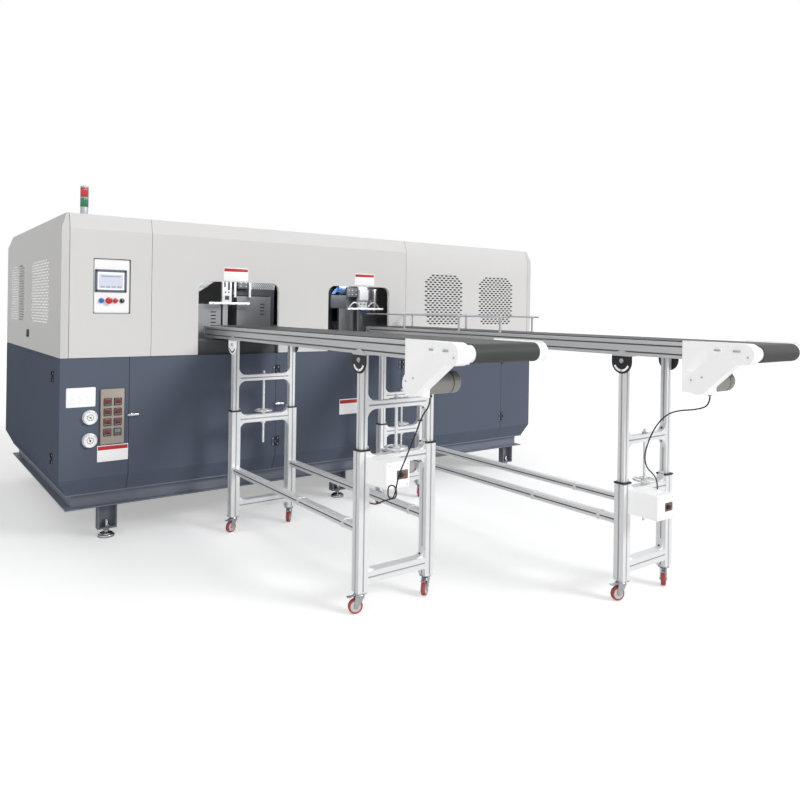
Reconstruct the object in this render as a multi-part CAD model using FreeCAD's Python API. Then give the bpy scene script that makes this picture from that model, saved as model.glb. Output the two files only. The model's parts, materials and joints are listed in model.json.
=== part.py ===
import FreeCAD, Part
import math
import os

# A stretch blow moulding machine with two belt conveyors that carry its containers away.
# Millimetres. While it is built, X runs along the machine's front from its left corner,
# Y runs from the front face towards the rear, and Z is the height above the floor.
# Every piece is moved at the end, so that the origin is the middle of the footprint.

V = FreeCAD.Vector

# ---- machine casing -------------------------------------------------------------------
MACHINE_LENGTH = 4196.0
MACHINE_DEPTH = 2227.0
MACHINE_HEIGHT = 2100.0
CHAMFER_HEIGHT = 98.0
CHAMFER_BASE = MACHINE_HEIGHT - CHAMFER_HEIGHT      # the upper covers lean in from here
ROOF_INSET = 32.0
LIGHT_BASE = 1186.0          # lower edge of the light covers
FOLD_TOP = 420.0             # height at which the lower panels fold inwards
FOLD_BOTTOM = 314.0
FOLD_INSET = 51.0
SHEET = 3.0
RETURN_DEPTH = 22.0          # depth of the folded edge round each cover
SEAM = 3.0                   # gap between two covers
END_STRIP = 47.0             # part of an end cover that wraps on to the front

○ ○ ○

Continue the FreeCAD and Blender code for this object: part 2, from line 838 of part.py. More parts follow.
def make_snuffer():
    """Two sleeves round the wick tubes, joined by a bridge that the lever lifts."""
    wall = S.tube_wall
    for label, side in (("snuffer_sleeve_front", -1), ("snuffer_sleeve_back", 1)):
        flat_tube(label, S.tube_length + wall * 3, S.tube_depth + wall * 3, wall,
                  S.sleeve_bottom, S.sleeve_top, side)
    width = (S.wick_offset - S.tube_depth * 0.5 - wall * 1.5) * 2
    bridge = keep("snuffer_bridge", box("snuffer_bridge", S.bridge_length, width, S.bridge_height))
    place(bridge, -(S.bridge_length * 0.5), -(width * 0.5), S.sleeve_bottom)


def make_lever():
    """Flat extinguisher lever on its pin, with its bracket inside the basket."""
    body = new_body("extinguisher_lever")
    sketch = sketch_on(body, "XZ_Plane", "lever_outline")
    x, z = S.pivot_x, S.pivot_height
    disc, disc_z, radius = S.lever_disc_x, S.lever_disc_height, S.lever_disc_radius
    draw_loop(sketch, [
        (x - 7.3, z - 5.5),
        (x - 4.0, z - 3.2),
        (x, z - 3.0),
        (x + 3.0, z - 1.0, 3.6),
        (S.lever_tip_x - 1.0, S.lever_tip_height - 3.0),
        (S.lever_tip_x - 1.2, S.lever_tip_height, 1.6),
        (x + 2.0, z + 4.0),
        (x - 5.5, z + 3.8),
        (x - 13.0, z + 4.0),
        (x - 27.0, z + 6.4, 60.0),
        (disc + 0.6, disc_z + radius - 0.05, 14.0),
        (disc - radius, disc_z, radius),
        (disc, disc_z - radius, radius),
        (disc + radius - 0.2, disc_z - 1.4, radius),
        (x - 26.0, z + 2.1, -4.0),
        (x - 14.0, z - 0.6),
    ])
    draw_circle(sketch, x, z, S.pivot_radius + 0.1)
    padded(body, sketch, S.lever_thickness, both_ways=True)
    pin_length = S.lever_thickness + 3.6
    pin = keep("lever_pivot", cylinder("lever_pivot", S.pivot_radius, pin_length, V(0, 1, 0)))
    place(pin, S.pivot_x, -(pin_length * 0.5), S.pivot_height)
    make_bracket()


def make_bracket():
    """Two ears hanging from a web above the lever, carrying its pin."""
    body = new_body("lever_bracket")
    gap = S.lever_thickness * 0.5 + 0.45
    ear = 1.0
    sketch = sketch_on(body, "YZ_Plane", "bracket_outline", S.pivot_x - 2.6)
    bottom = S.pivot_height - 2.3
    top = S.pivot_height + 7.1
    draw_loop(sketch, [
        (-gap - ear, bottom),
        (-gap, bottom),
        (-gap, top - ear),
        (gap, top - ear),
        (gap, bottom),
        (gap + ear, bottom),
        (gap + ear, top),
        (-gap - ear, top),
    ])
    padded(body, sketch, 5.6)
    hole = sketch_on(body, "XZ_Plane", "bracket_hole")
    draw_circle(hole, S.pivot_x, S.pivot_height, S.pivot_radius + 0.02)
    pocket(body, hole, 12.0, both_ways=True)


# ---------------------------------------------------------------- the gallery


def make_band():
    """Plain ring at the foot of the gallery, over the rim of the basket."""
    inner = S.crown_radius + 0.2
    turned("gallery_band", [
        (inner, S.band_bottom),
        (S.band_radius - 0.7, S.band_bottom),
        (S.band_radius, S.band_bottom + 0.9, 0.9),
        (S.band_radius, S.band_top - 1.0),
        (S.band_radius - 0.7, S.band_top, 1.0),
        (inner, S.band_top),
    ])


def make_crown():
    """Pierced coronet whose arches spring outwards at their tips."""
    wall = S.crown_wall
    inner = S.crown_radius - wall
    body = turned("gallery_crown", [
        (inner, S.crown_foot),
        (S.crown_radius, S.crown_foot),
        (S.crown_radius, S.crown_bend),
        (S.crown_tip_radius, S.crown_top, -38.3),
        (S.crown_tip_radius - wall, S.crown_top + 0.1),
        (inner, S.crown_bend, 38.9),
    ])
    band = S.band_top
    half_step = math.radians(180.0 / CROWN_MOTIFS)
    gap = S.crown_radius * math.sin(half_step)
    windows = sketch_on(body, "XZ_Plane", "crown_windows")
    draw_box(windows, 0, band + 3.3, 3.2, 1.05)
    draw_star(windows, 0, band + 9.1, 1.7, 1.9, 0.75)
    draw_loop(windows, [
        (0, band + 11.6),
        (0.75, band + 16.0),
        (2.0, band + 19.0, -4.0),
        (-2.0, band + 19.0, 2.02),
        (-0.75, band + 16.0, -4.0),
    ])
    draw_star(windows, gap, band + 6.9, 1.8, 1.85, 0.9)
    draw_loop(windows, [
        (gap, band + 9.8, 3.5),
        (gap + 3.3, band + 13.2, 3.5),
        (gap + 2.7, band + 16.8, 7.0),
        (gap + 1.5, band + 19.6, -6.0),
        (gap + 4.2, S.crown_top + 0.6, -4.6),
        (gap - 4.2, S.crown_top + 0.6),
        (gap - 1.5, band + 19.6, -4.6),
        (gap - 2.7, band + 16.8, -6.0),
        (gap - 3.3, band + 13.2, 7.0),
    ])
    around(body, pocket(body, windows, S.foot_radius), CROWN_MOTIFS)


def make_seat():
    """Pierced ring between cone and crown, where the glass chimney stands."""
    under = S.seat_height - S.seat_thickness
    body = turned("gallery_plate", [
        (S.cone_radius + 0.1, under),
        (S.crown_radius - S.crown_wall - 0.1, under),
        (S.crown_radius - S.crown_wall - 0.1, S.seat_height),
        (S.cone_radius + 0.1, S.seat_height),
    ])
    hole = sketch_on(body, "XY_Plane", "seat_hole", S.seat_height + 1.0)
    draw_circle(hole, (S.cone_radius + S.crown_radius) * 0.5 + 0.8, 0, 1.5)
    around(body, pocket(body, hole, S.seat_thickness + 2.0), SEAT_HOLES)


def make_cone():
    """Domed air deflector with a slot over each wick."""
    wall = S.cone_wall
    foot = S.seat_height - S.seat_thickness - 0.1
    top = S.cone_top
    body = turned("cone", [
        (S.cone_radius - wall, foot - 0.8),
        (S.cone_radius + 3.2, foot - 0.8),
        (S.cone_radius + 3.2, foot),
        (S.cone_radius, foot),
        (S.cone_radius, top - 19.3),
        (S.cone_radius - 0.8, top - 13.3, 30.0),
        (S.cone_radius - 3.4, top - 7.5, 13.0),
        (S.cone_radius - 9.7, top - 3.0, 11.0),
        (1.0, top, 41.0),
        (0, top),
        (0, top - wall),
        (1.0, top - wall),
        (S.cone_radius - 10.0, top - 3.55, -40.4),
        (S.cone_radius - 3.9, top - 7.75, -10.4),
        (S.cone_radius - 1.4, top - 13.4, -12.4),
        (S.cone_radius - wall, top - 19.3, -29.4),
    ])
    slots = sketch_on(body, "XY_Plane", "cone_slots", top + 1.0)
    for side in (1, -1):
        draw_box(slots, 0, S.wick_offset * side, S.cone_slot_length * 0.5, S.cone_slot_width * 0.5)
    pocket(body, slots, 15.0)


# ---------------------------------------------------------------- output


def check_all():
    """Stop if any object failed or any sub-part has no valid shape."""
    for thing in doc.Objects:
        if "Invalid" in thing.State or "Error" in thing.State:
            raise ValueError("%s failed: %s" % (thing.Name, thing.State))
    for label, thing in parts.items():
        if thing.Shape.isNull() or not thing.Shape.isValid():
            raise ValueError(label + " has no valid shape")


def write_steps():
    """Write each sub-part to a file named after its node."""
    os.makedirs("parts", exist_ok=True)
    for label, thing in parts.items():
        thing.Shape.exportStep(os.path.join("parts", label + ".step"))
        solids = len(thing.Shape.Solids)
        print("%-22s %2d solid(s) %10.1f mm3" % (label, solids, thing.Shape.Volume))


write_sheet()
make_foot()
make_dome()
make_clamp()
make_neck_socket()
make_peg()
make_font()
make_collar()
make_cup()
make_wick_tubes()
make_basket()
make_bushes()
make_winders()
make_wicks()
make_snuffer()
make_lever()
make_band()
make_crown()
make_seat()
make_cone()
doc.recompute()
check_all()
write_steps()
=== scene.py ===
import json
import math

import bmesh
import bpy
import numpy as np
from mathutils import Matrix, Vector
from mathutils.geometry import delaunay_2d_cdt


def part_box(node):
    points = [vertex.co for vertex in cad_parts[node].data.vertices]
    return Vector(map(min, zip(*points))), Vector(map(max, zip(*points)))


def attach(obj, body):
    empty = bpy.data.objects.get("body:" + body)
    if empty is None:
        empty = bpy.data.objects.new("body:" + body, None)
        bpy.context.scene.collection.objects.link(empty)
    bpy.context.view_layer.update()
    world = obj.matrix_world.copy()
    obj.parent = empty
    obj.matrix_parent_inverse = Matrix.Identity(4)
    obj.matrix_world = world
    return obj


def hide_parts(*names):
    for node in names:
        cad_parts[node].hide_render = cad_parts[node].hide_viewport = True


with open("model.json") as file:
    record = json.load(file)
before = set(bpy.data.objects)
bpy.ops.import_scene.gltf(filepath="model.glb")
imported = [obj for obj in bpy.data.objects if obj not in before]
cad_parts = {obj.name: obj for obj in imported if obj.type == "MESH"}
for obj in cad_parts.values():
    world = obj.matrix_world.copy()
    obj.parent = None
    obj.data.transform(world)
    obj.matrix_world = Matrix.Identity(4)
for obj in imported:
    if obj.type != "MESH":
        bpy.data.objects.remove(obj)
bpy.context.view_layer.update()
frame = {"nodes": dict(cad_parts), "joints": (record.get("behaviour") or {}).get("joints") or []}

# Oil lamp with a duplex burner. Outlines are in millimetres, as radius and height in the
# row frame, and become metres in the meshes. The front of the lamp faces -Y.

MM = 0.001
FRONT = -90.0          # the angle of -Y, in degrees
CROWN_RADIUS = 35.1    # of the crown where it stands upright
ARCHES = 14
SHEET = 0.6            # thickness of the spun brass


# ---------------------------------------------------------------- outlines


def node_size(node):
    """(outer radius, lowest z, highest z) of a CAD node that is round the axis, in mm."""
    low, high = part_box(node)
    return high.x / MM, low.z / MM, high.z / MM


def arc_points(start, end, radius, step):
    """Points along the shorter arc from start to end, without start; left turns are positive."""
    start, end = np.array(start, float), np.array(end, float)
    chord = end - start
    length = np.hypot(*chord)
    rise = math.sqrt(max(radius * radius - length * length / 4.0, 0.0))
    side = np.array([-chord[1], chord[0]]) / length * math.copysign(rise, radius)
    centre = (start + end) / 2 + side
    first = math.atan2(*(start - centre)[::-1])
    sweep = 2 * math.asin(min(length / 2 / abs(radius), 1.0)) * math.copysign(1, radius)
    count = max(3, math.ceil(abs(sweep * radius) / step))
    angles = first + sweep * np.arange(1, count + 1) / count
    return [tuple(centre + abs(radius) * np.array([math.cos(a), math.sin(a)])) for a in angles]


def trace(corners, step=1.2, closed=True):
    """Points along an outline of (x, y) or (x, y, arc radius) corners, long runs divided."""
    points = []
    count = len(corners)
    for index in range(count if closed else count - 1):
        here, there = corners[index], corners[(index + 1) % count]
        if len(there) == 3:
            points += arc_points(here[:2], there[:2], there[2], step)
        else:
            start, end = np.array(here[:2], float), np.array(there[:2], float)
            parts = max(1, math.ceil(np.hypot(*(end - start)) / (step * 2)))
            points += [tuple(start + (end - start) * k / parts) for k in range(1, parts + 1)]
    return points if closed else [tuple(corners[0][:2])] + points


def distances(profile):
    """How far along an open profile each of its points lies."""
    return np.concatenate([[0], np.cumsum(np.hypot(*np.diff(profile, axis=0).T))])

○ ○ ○

__Exercise description__
Retype the portion of the data above that starts on the line with "Reconstruct the object" and finishes on the line with "END_STRIP = 47.0", including both of those lines.

__Reply__
Reconstruct the object in this render as a multi-part CAD model using FreeCAD's Python API. Then give the bpy scene script that makes this picture from that model, saved as model.glb. Output the two files only. The model's parts, materials and joints are listed in model.json.
=== part.py ===
import FreeCAD, Part
import math
import os

# A stretch blow moulding machine with two belt conveyors that carry its containers away.
# Millimetres. While it is built, X runs along the machine's front from its left corner,
# Y runs from the front face towards the rear, and Z is the height above the floor.
# Every piece is moved at the end, so that the origin is the middle of the footprint.

V = FreeCAD.Vector

# ---- machine casing -------------------------------------------------------------------
MACHINE_LENGTH = 4196.0
MACHINE_DEPTH = 2227.0
MACHINE_HEIGHT = 2100.0
CHAMFER_HEIGHT = 98.0
CHAMFER_BASE = MACHINE_HEIGHT - CHAMFER_HEIGHT      # the upper covers lean in from here
ROOF_INSET = 32.0
LIGHT_BASE = 1186.0          # lower edge of the light covers
FOLD_TOP = 420.0             # height at which the lower panels fold inwards
FOLD_BOTTOM = 314.0
FOLD_INSET = 51.0
SHEET = 3.0
RETURN_DEPTH = 22.0          # depth of the folded edge round each cover
SEAM = 3.0                   # gap between two covers
END_STRIP = 47.0             # part of an end cover that wraps on to the front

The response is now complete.